■ Exercise prompt ■
Reproduce the top of the data verbatim, through and including the line that contains "carrier_thickness = 6.0".

━━━━━━━━━━━━━━━━━━━━━━━━━━━━━━

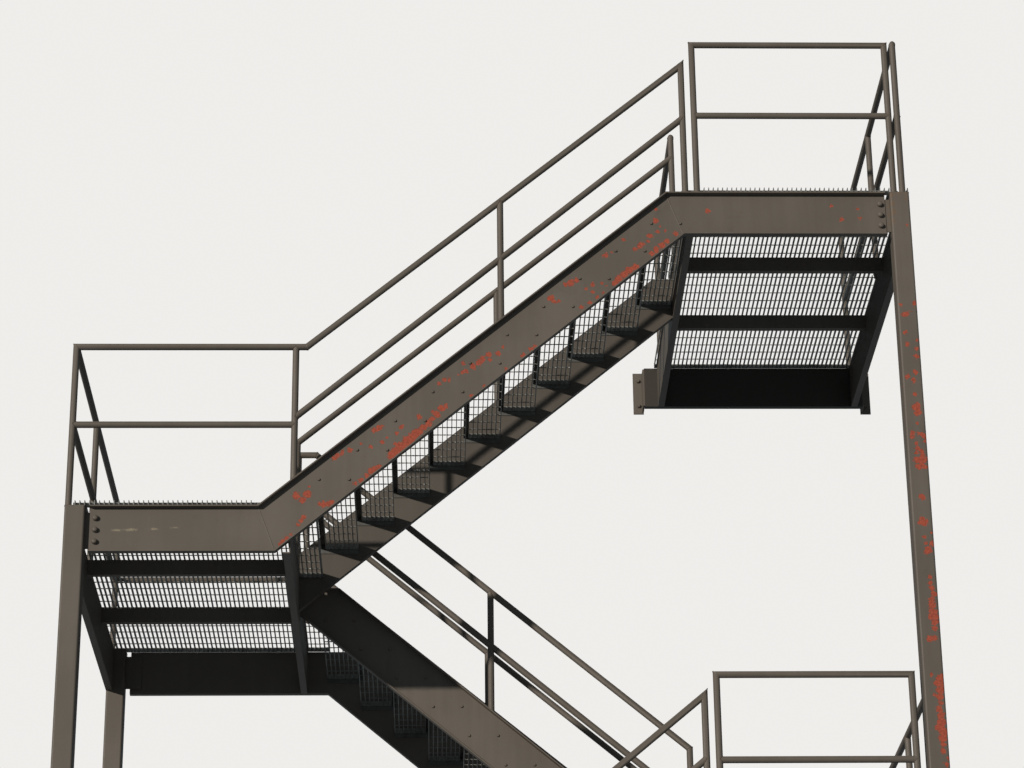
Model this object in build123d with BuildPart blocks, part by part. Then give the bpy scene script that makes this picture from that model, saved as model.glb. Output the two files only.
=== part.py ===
"""Fire escape stair tower: two storeys of switchback steel stair against a wall.

Millimetres, +Z up. X runs along the wall, Y runs into it, and the origin is on the
ground, under the middle of the base. Odd flights climb to the left in the lane beside
the wall, and even flights climb to the right in the outer lane.
"""
import math
import os

from build123d import *

# Stair
rise = 199.0
going = 236.0
risers = 11
flights = 4
tread_width = 248.0
first_tread = 466.0

# Lanes, measured between the tips of the stringers' flanges
lane_width = 1340.0
lane_gap = 150.0
wall_gap = 100.0

# Landings, measured from the knees of the outer stringer
left_landing = 1035.0
right_landing = 1430.0
rear_knee_shift = 461.0
left_edge_beam = 204.0
right_edge_beam = 128.0

# Channels of stringers and landing beams
channel_depth = 305.0
channel_flange = 45.0
channel_web = 6.0
channel_lip = 8.0
cross_beam_depth = 102.0
cross_beam_flange = 42.0
cross_beam_wall = 7.0

# Posts
post_size = 127.0
post_wall = 8.0
post_gap = 30.0
cap_thickness = 6.0
tab_thickness = 10.0
tab_lap = 80.0
tab_margin = 35.0
base_plate_size = 280.0
base_plate_thickness = 20.0
anchor_hole = 22.0
anchor_inset = 40.0

# Bar grating, with a solid bar at every second place of the real pitch
grating_depth = 32.0
bar_thickness = 5.0
bar_pitch = 30.2
bar_step = 2 * bar_pitch
nosing_width = 34.0
nosing_thickness = 5.0
nosing_lap = 17.0
carrier_depth = 64.0
carrier_thickness = 6.0

# Guards of round pipe, mitred at their corners
pipe_diameter = 42.0
pipe_sides = 12
guard_height = 1073.0
top_guard_height = 1100.0
mid_rail_drop = 536.0
stair_rail_height = 845.0
stair_mid_height = 447.0
stair_mid_low = 414.0
inner_rail_height = 825.0
rail_inset = 24.0
side_guard_inset = 40.0
newel_inset = 30.0
corner_inset = 37.0
side_post_shift = 150.0
middle_post = 1517.0
start_post = 216.0
upper_post = 205.0
cap_post_inset = 30.0
ground_newel = 250.0
level_return = 120.0

# Feet of the lowest flight
foot_thickness = 12.0
foot_overhang = 40.0

# Wall brackets
bracket_plate_height = 325.0
bracket_plate_width = 75.0
bracket_thickness = 12.0
bracket_rise = 8.0
bracket_inset = 180.0
beam_overrun_left = 96.0
beam_overrun_right = 41.0

# Clearances
fitting_gap = 5.0
post_notch = 54.0

# Places worked out from the sizes above
flight_rise = rise * risers
flight_run = going * risers
slope = math.atan2(rise, going)
plumb_depth = channel_depth / math.cos(slope)
slope_ratio = rise / going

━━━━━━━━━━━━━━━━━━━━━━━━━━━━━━

■ Solution to the exercise ■
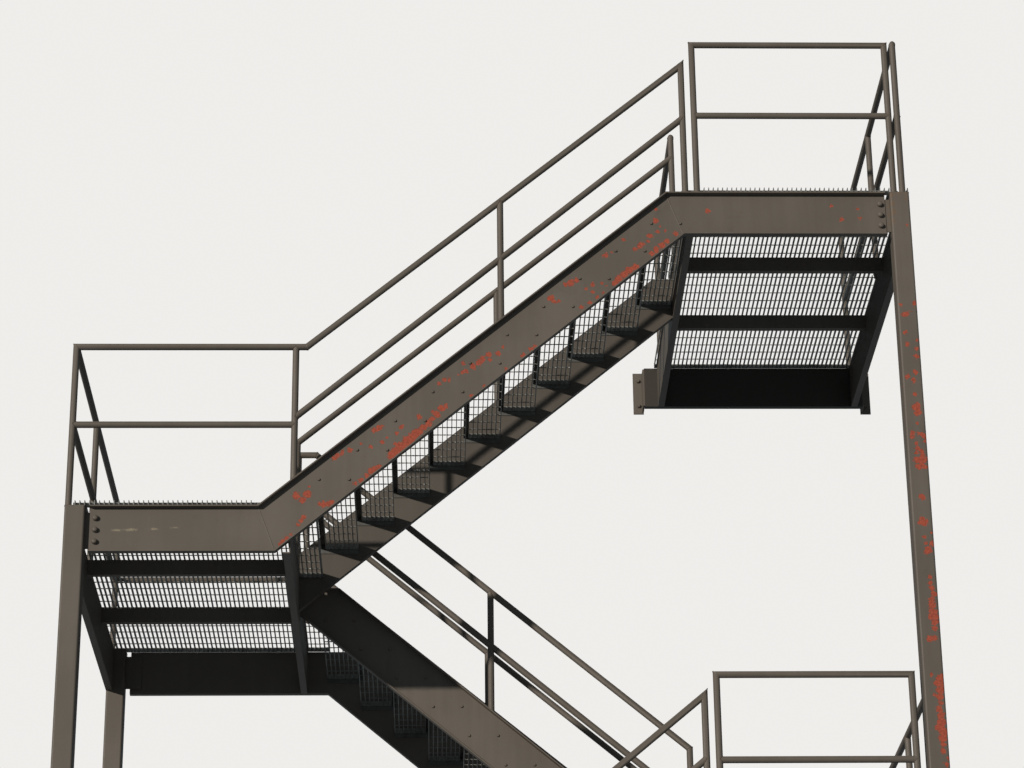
Model this object in build123d with BuildPart blocks, part by part. Then give the bpy scene script that makes this picture from that model, saved as model.glb. Output the two files only.
=== part.py ===
"""Fire escape stair tower: two storeys of switchback steel stair against a wall.

Millimetres, +Z up. X runs along the wall, Y runs into it, and the origin is on the
ground, under the middle of the base. Odd flights climb to the left in the lane beside
the wall, and even flights climb to the right in the outer lane.
"""
import math
import os

from build123d import *

# Stair
rise = 199.0
going = 236.0
risers = 11
flights = 4
tread_width = 248.0
first_tread = 466.0

# Lanes, measured between the tips of the stringers' flanges
lane_width = 1340.0
lane_gap = 150.0
wall_gap = 100.0

# Landings, measured from the knees of the outer stringer
left_landing = 1035.0
right_landing = 1430.0
rear_knee_shift = 461.0
left_edge_beam = 204.0
right_edge_beam = 128.0

# Channels of stringers and landing beams
channel_depth = 305.0
channel_flange = 45.0
channel_web = 6.0
channel_lip = 8.0
cross_beam_depth = 102.0
cross_beam_flange = 42.0
cross_beam_wall = 7.0

# Posts
post_size = 127.0
post_wall = 8.0
post_gap = 30.0
cap_thickness = 6.0
tab_thickness = 10.0
tab_lap = 80.0
tab_margin = 35.0
base_plate_size = 280.0
base_plate_thickness = 20.0
anchor_hole = 22.0
anchor_inset = 40.0

# Bar grating, with a solid bar at every second place of the real pitch
grating_depth = 32.0
bar_thickness = 5.0
bar_pitch = 30.2
bar_step = 2 * bar_pitch
nosing_width = 34.0
nosing_thickness = 5.0
nosing_lap = 17.0
carrier_depth = 64.0
carrier_thickness = 6.0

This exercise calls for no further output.